Archaeologists are excavating a mid-19th-century well next to Pavilion IV, the first one found in the University of Virginia’s historic Academical Village.
“We’ve found cisterns and wooden water pipes, but this is the first well,” said archaeologist Benjamin Ford of Rivanna Archaeological Services, which is excavating the structure.
The well – a round, brick structure about four feet in diameter, with an as-yet-unknown depth –was discovered on the north side of the pavilion, in the southeast corner of the parking area, in what had been an empty mulch bed. Ford said the narrow diameter of the structure and the lack of hydraulic cement, allowing water to seep into the structure, indicate it was a well. The many cisterns found on UVA’s Grounds were lined with hydraulic cement to retain rainwater or roof runoff.
Dates from the first resident, Prof. Blaettermann in 1820s. Good news: history underfoot is detected. Bad news: it was my parking space. pic.twitter.com/5XaCLHNFlO— Larry Sabato (@LarrySabato) August 8, 2017
The well is an important discovery because it shows the efforts that were made to bring water to the new University. Founder Thomas Jefferson oversaw the construction of pipes to bring water from Observatory Hill to the Academical Village, water that was stored in cisterns.
“This is a water source we didn’t know was there,” said Brian E. Hogg, senior historic preservation planner in the Office of the Architect for the University.
Hogg said since Jefferson built his University on a hilltop, there were problems getting water to it. He said there was a spring by what is now Dawson’s Row, but there is no evidence that the University residents used it.
The well apparently was not a stand-alone structure. Foundation walls found around it indicate that there may have been a mortared brick well housing that protected it, preventing soil and debris from falling into the well. Ford said this was logical since the well would have been used for potable water. The small, square structure had been shown on several maps, but the assumption was that it had another function.
“Until Tuesday morning, we thought it was a smokehouse,” Ford said. He and colleague Nick Bon-Harper, a senior archaeologist, started digging out within the footprint of the small building and found the circular brick structure.
Ford estimated that the well was dug before the Civil War, noting that the building around it appears on a circa-1870s map. Since there was no money to do anything during the war and its immediate aftermath, Ford believes the well may date to the pre-Emancipation period. However, it could have been used into the mid-1880s, Ford said, before the University connected to a municipal water supply and sewer system around 1885.
“The University would have had a new reliable source of water, so it is likely that the wells fell into disuse,” Ford said.
Aside from the four walls of the well housing, archaeologists found the foundation of another wall, which indicated that an extension had been put on the well housing. When the well was closed off, it was filled with stones. The top two feet of the fill were bricks, many of which apparently came from garden walls; Ford said that they found a quantity of coping brick, designed specifically to top the garden walls.

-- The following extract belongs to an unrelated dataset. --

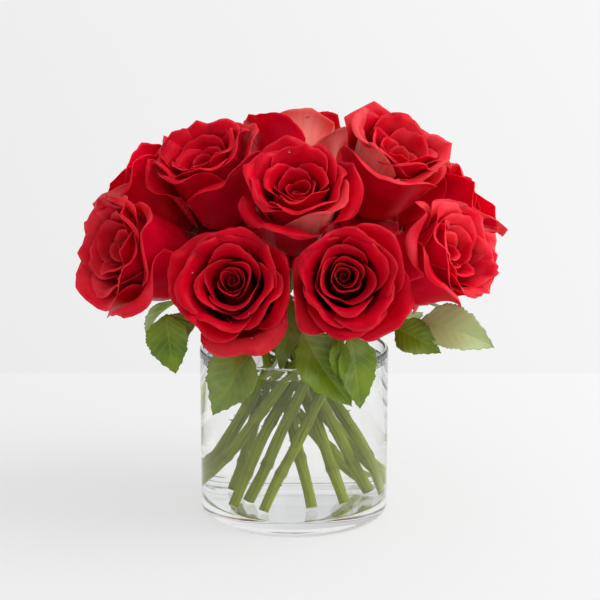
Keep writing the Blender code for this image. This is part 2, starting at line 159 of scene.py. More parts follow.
def uvParts(tree, mapName):
    # a piece's UV map, and its two coordinates by themselves
    uv = addNode(tree, "ShaderNodeUVMap", uv_map=mapName).outputs[0]
    return uv, *splitUp(uv)[:2]


def objectPlace(tree):
    return addNode(tree, "ShaderNodeTexCoord").outputs["Object"]


def attributeValue(tree, name):
    return addNode(tree, "ShaderNodeAttribute", attribute_name=name).outputs["Fac"]


def startMesh(mapName, *marks):
    # a bmesh with one UV map, and a number on every vertex for each mark
    bm = bmesh.new()
    bm.loops.layers.uv.new(mapName)
    return bm, {mark: bm.verts.layers.float.new(mark) for mark in marks}


def addGrid(bm, columns, rows):
    # a sheet from -1 to 1 both ways, and 0 to 1 on its UV map
    return bmesh.ops.create_grid(bm, x_segments=columns, y_segments=rows, size=1, calc_uvs=True)["verts"]


def finishMesh(name, bm, materials, smooth=True):
    mesh = bpy.data.meshes.new(name)
    for vert in bm.verts:
        vert.co *= mm
    bm.to_mesh(mesh)
    bm.free()
    for item in materials:
        mesh.materials.append(item)
    if smooth:
        mesh.shade_smooth()
    made = bpy.data.objects.new(name, mesh)
    bpy.context.scene.collection.objects.link(made)
    return made


def thicken(thing, thickness, back=0, rim=0):
    solid = thing.modifiers.new("thickness", "SOLIDIFY")
    solid.thickness = thickness * mm
    solid.offset = 0
    solid.material_offset = back
    solid.material_offset_rim = rim


# Rose petals

petalLook = {
    # on the face, the darker root colour is a painted shade deep in the cup
    "face": {"root": (0.42, 0.0, 0.004), "middle": (0.50, 0.0, 0.006), "rim": (0.59, 0.0, 0.014),
        "edge": (0.78, 0.06, 0.085), "paleSheen": (0.95, 0.10, 0.11), "paleSheenShare": 0.9,
        "sheen": 0.05, "paintedLightShare": 1.0},
    "back": {"root": (0.56, 0.002, 0.009), "middle": (0.50, 0.0, 0.012), "rim": (0.60, 0.0, 0.020),
        "edge": (0.85, 0.05, 0.08), "paleSheen": (1.0, 0.27, 0.23), "paleSheenShare": 1.25,
        "sheen": 0.03, "paintedLightShare": 0.0},
    # the rim is as the back, but for these colours, lighter towards the tip: a painted highlight on the cut
    # edges
    "rim": {"root": (0.5, 0.002, 0.01), "middle": (0.60, 0.004, 0.02), "rim": (0.72, 0.01, 0.03)},
    # each side's edge colour is a painted highlight along the petal's rim
    "paintedLight": (1.0, 0.075, 0.095), "bruise": (0.06, 0.004, 0.008), "rimHighlightShare": 0.4, "veins": 0.30,
    # patterns on the petal's own map, and patches to the metre
    "streaks": (34, 2.2, 1), "fine": (120, 5, 1), "cloud": 55.0, "paintedLightPatch": 38.0,
    "rimHighlightPatch": 130.0, "spotPatch": 160.0, "relief": (0.4, 0.0003), "roughness": (0.28, 0.44),
    "gloss": 0.06, "sheenTint": (1.0, 0.12, 0.18),
    "glow": 0.45, "glowDepth": 1.6, "glowColours": (1.0, 0.12, 0.10),
}


def petalMaterial(name, look):
    made, tree, shader = newMaterial(name)
    uv, u, v = uvParts(tree, "petal")
    place, own = objectPlace(tree), petalLook
    streaks = streaked(uv, own["streaks"])
    fine = streaked(uv, own["fine"], 2.0)
    cloud = patches(place, own["cloud"])
    # on the faces the colour darkens towards the root, a painted shade deep in the cup
    colour = ramp(v, ((0.0, look["root"]), (0.45, look["middle"]), (0.95, look["rim"])))
    # pale streaked patches on the petals marked for them: partly the petals' own paler colour, partly a
    # painted satin highlight
    paleSheen = times(rescale(v, 0.3, 1.2, 1.0, 0.45), rescale(streaks, 0.25, 0.65, 0.75, 1.0))
    paleSheen = times(paleSheen, attributeValue(tree, "paleSheen"), look["paleSheenShare"])
    colour = blendColours(paleSheen, colour, look["paleSheen"])
    # a painted pink highlight towards the rim, in patches, on the roses marked for it
    paintedLight = rescale(patches(place, own["paintedLightPatch"], 2.0), 0.35, 0.65)
    paintedLight = times(paintedLight, rescale(v, 0.5, 1.0, 0.0, look["paintedLightShare"]))
    colour = blendColours(times(paintedLight, attributeValue(tree, "paintedLight")), colour, own["paintedLight"])
    # a thin painted highlight along the edge, broken here and there
    edge = sums("MAXIMUM", rescale(fromHalf(u), 0.475, 0.5), rescale(v, 0.965, 1.0))
    broken = patches(place, own["rimHighlightPatch"], 2.0)
    edge = times(edge, rescale(broken, 0.35, 0.65, 0.25, 0.8))
    colour = blendColours(times(edge, own["rimHighlightShare"]), colour, look["edge"])
    # dark dry spots at the outer petals' tips
    spot = rescale(patches(place, own["spotPatch"], 2.0), 0.52, 0.66)
    colour = blendColours(times(spot, attributeValue(tree, "dry")), colour, own["bruise"])
    light = sums("MULTIPLY_ADD", sums("SUBTRACT", fine, 0.5), own["veins"], 1.0)
    light = times(light, rescale(cloud, 0.3, 0.7, 0.86, 1.12))
    # the inner petals, darkened by painted shade, keep a painted highlight on their rim
    toneLightShade = sums("MAXIMUM", attributeValue(tree, "toneLightShade"), times(edge, 0.7))
    # the colour is scaled by the veins and cloud, and by the tone, which carries painted shade and light
    inputs = {0: colour, "Scale": times(light, toneLightShade)}
    paintedBrightness = addNode(tree, "ShaderNodeVectorMath", inputs, operation="SCALE")
    feed(shader, {
        "Base Color": paintedBrightness.outputs[0],
        "Roughness": rescale(cloud, 0.25, 0.75, *own["roughness"]),
        "Normal": relief(fine, *own["relief"]),
        "Specular IOR Level": own["gloss"],
        "Sheen Weight": look["sheen"], "Sheen Roughness": 0.4, "Sheen Tint": own["sheenTint"],
        "Subsurface Weight": own["glow"], "Subsurface Radius": own["glowColours"],
        "Subsurface Scale": own["glowDepth"] * mm,
    })
    return made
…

Sarita M Herman, historic preservation project manager for UVA’s Facilities Planning and Construction, said the bricks would be cleaned and preserved and used to repair the tops of garden walls in the future. Ford said the coping bricks found in the well came in three different sizes: small, medium and large.
Several feet below the brick fill were significant quantities of stone. Ford said the concentration of bricks and stones in a filled-in structure suggests it was closed off during a period of large construction or demolition.
The foundation walls of the well housing and the extension were partially removed to accommodate a boxwood tree that was planted there in the 1920s. An underground electric conduit line crosses the area where the boxwood had been planted.
The boxwood was removed during the past decade and a new planting was planned for the spot, which prompted the archaeological exploration.
“We are planning to put in some new plantings as part of the East Range stormwater project. These might have impacted archaeological evidence in this location, so we decided to dig and check,” Herman said.
Ford said the location of the well was logical, close to a pavilion to supply it with water. The area apparently has a high water table and he noted that recent residents of Pavilion II had complained about the brick walls on the lower level wicking up ground water and ruining the basement plaster. He said a shallow water table would have allowed the well to fill.
Ford and his crew stopped digging in the well at about four feet below ground level, reasoning that if they are to dig any further, they will need to shore up the sides of the well structure. He said he does not know how deep the well goes, but that with shallow bedrock under the ground in that area, and a possible high water table, it may not extend much farther below grade. Ford said the soil in the well is sandy and moist. There is a possibility that if they continue digging in the well, they may get some water seeping back into the structure, he said.
A decision should be made in the next several weeks how to proceed with the excavation.